Saving the Auto Industry
Steven Rattner headed up the federal bailout of car maker and franchising firms General Motors and Chrysler in February 2009. The immediate question: should Chrysler be saved?
…private equity was Rattner’s forte. He made his living buying troubled and mismanaged companies, turning them around, and then taking them public again—and that’s exactly what the Obama Administration wanted him to do in Detroit. … In the past twenty-five years, private equity has risen from obscurity to become one of the most powerful forces in the American economy. Private-equity firms collectively make hundreds of billions of dollars in investments every year. The industry’s most prominent player, K.K.R., was by 2007 the fourth-largest employer in the world. Traditional investors, like Warren Buffett, scout for companies that the market has overlooked or undervalued, and buy stakes in them with an eye to the long term.
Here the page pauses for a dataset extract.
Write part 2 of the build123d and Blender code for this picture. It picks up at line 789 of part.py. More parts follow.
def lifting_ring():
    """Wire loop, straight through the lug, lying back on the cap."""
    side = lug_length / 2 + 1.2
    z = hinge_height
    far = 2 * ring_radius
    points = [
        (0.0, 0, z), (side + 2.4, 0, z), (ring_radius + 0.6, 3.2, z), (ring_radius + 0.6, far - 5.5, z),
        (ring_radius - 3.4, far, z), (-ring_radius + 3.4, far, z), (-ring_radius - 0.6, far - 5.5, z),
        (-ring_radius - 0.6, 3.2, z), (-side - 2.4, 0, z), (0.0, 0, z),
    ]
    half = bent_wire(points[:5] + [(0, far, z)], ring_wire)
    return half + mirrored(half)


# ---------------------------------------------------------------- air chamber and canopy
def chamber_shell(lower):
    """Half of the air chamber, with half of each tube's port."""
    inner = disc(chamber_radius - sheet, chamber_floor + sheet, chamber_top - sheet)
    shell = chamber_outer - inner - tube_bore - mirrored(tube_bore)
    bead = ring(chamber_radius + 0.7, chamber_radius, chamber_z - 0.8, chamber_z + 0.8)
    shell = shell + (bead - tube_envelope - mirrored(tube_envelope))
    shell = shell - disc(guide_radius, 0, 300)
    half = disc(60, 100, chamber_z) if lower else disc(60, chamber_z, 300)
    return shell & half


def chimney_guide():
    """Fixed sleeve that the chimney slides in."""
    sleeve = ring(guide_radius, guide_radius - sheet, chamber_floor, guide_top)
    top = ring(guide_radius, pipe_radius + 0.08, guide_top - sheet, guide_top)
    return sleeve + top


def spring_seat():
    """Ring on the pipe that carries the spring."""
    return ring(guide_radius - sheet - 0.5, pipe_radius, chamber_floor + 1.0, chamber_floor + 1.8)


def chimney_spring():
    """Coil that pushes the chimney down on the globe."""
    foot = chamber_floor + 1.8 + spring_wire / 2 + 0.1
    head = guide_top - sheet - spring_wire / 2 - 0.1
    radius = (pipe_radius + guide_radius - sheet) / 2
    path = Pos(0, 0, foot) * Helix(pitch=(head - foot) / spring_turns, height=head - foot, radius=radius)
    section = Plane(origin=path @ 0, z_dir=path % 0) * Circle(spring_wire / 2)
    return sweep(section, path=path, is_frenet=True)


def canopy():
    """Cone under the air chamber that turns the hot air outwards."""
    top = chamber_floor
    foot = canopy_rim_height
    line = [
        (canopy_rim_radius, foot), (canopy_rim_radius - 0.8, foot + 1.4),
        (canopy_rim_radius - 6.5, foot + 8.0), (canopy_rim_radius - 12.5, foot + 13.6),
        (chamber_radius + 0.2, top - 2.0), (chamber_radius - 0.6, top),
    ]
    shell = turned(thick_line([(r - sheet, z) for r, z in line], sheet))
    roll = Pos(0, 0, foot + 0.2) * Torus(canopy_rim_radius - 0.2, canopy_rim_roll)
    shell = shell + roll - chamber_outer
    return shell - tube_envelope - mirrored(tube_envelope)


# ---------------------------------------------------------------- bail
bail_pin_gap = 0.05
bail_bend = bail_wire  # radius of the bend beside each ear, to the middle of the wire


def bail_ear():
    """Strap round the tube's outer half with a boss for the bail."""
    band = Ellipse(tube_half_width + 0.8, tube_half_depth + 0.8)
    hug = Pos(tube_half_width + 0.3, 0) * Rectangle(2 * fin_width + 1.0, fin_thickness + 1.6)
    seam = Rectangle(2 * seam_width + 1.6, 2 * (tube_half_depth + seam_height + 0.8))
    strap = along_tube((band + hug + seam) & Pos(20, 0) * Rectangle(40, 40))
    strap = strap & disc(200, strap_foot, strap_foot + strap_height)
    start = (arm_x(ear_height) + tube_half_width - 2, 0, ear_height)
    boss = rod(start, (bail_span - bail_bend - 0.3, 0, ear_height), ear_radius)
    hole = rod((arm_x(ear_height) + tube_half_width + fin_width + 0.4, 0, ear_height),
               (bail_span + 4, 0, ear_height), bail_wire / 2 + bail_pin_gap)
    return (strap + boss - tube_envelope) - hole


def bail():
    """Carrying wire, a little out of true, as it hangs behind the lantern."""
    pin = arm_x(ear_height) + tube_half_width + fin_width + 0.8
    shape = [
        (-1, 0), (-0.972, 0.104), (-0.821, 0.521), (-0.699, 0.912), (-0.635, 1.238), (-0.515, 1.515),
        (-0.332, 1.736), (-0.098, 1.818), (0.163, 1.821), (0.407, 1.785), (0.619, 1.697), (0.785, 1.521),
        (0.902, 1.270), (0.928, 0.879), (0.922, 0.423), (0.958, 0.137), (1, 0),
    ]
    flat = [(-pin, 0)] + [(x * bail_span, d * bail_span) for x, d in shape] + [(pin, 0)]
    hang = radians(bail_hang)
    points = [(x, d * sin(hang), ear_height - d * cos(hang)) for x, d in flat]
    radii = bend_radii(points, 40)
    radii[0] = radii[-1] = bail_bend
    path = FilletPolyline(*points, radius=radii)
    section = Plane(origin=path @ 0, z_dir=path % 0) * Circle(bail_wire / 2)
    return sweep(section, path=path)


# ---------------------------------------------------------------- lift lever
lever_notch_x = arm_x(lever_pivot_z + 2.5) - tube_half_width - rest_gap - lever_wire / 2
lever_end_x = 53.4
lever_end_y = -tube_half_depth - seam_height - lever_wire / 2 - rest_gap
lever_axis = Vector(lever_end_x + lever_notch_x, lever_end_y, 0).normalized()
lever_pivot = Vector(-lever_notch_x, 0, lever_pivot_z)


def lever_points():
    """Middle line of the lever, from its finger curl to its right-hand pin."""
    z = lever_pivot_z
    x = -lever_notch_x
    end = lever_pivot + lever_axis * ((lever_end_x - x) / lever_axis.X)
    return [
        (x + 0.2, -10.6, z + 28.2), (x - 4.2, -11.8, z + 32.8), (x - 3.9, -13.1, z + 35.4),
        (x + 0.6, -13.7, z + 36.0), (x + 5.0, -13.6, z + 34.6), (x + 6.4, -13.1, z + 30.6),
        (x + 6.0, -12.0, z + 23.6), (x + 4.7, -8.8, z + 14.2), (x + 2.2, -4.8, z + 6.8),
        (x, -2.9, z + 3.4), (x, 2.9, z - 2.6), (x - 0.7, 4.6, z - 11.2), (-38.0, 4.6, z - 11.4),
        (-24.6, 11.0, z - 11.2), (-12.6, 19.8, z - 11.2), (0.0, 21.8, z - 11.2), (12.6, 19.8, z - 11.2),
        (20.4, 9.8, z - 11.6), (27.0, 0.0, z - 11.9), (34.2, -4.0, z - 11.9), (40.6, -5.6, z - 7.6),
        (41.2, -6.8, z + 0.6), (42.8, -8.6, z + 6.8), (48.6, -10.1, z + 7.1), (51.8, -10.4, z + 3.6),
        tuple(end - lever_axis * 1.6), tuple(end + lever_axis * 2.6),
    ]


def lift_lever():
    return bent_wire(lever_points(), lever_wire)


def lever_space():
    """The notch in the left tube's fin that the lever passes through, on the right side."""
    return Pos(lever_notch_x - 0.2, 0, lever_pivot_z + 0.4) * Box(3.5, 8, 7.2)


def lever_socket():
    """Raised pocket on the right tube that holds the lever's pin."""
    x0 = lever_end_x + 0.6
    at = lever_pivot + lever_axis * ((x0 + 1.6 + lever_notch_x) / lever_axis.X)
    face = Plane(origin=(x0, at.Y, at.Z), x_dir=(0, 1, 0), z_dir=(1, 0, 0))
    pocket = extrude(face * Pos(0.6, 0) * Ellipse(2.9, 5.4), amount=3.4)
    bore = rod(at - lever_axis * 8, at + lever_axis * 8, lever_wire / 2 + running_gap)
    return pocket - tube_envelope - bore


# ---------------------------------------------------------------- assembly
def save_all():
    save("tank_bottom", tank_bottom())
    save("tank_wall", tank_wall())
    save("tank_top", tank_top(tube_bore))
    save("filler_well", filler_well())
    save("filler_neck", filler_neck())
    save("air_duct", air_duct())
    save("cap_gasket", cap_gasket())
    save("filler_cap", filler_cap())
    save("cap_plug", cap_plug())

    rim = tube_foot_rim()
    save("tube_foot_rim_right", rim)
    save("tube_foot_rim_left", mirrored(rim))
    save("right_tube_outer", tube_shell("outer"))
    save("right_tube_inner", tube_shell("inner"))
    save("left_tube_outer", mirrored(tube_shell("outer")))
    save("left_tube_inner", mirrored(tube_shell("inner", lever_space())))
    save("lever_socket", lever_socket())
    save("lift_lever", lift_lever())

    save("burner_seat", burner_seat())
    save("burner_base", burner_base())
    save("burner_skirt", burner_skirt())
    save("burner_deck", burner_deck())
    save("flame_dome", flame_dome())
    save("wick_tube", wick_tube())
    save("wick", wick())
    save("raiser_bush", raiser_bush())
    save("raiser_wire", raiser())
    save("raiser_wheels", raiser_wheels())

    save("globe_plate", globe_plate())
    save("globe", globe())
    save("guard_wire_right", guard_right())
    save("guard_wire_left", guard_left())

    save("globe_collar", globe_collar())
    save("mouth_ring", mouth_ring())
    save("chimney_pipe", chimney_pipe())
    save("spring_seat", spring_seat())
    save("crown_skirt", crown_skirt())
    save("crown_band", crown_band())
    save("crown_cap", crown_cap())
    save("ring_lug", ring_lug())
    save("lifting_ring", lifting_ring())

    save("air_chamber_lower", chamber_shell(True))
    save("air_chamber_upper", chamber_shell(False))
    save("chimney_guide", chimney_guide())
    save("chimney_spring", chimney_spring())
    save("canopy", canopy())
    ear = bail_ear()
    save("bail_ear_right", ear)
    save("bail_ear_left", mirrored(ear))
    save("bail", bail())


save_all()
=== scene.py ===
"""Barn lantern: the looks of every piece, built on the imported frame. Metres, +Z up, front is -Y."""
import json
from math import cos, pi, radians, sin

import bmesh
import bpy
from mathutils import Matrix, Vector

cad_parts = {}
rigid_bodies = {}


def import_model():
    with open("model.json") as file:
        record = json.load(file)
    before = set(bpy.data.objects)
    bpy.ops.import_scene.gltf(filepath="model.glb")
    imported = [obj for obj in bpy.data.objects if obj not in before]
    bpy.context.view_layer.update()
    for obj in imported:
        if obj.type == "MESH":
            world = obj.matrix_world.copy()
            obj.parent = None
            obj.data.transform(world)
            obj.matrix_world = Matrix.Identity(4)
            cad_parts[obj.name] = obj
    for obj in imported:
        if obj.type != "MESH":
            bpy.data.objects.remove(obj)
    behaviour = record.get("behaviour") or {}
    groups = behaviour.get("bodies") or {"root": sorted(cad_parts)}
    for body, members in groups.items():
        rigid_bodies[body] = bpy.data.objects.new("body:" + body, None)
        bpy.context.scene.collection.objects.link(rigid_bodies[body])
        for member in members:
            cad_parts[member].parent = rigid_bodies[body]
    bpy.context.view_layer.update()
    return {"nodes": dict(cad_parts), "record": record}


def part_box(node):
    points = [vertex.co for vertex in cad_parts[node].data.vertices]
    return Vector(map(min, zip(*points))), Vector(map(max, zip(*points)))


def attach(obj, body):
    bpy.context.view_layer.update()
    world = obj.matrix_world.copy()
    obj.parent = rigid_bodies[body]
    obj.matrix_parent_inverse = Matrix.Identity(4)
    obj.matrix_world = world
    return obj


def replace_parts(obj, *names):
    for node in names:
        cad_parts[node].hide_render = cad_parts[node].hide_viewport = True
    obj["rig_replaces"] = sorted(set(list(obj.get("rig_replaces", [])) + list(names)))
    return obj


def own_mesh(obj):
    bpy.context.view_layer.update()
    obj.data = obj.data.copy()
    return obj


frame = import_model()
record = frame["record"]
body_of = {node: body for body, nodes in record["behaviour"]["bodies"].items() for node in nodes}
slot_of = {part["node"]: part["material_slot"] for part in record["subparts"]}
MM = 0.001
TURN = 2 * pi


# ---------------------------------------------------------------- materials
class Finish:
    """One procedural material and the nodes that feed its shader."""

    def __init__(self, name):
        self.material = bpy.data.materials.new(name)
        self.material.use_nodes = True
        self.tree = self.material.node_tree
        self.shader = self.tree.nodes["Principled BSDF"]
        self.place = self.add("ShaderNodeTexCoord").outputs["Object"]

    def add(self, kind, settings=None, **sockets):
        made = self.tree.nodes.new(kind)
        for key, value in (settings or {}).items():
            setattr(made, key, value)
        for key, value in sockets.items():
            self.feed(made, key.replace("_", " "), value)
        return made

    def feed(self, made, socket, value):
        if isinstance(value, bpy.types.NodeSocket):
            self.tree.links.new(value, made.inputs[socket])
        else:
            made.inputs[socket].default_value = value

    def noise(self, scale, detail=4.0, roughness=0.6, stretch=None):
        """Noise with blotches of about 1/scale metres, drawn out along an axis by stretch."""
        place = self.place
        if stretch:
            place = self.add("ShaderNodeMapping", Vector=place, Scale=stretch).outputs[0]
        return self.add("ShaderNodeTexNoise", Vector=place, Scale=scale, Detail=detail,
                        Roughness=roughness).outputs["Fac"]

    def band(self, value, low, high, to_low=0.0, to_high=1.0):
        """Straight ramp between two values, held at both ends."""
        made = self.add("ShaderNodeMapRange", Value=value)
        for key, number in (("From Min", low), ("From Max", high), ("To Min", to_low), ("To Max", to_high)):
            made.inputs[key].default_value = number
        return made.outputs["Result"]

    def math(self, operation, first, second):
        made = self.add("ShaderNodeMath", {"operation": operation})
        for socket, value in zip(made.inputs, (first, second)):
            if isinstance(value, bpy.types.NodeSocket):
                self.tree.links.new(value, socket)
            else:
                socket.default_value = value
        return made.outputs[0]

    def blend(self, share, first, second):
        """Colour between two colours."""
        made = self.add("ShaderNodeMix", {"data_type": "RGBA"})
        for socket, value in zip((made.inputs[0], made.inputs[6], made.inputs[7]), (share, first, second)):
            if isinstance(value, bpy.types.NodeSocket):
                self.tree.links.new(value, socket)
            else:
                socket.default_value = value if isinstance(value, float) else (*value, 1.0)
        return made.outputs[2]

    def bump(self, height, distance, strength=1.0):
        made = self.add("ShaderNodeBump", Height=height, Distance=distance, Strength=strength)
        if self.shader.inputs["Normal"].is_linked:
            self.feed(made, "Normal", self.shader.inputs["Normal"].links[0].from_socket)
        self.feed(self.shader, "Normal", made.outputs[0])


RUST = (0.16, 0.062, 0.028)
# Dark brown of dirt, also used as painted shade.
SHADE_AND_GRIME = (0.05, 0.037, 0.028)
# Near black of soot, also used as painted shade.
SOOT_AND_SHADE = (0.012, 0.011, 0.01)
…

Private-equity investors are activists. They acquire firms outright. Then they bring in their own specialists to “fix” the company. Typically, a private-equity firm plans to take its acquisition public again in three to five years, and the theory behind the enterprise is that buying, fixing, and reselling companies can be far more profitable than Buffett-style “buy and hold” investing.. [via Malcolm Gladwell’s book review in The New Yorker of Steven Rattner’s book Overhaul]
There was considerable feedback and votes by the staff to let Chrysler, the franchisor of thousands of auto dealerships die, but in the end it was voted by 6-3 to let it live. Five months later, Rattner’s job was complete.